The future of M&C Saatchi
According to Leggett, there’s never been a more exciting time to be working in the industry.
“Every business and every market everywhere has been disrupted, so every CEO in town has a duality of tasks of trying to the day to day of a business but also position it for the future.”
For this very reason, Leggett says agencies are more needed than ever before.
“If creativity is our stock and trade, and if we bring that creativity to drive change or to solve business problems, we actually become a really important partner to those CEOs.”
He says, however, that the traditional business model of the industry is fundamentally flawed.
“The industry’s business model is fucked. The only way we scale historically has been through having more people working longer hours, and it’s fundamentally flawed.

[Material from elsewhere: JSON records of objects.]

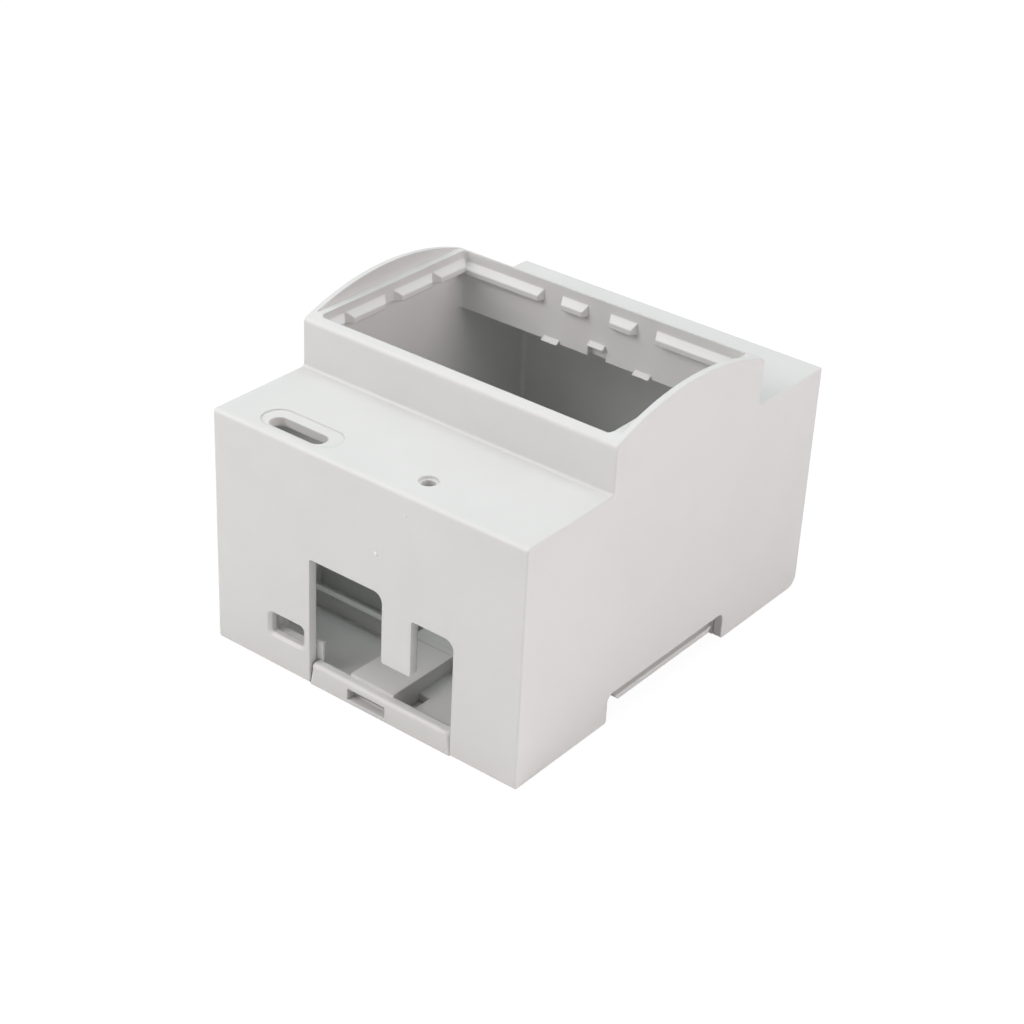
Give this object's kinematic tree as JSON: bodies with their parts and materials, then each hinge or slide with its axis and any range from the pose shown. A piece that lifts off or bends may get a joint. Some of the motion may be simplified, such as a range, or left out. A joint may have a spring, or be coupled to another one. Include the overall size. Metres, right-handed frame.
{
  "type": "rail-mount single-board computer enclosure",
  "caption": "Light grey moulded case with a raised arched front, shoulder slots and end openings for a single-board computer, with a sliding latch that clips it on a top-hat rail.",
  "frame": {"origin": "the middle of the bottom face, on the surface that the case stands on", "axes": "+X along the rail, +Y across it from the end with the connector openings to the plain end, +Z from the rail towards the open front"},
  "size_m": [0.0714, 0.09, 0.0625],
  "materials": {
    "housing_plastic": "finely eroded light grey moulding",
    "tray_plastic": "satin light grey moulding",
    "latch_plastic": "satin light grey moulding"
  },
  "bodies": {
    "housing": {"upper_housing": "housing_plastic", "base_tray": "tray_plastic"},
    "latch": {"rail_latch": "latch_plastic"}
  },
  "joints": [
    {"name": "latch_slide", "type": "slide", "parent": "housing", "child": "latch", "axis": [0, 1, 0], "range_m": [-0.0026, 0], "stiffness_N_per_m": 1500, "springref_m": 0.001}
  ]
}
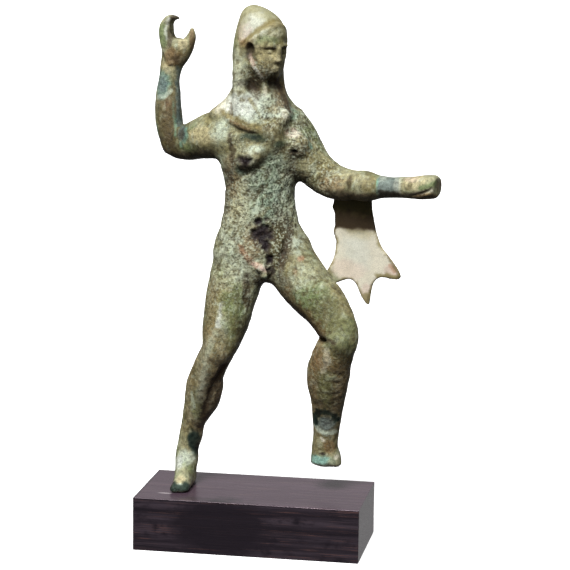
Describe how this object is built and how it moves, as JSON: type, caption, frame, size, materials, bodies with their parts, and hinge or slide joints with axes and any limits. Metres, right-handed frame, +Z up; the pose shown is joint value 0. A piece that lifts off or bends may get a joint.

There’s a diseconomy of scale because now you have more people-related challenges.
Leggett says M&C Saatchi has reconstructed its business to a very different model, different means of getting paid and a different cost structure.
“If businesses make those changes if they recognise the value it brings and they have a model which is sustainable, there is an opportunity to produce some really amazing and powerful work that will fundamentally change businesses in Australia.”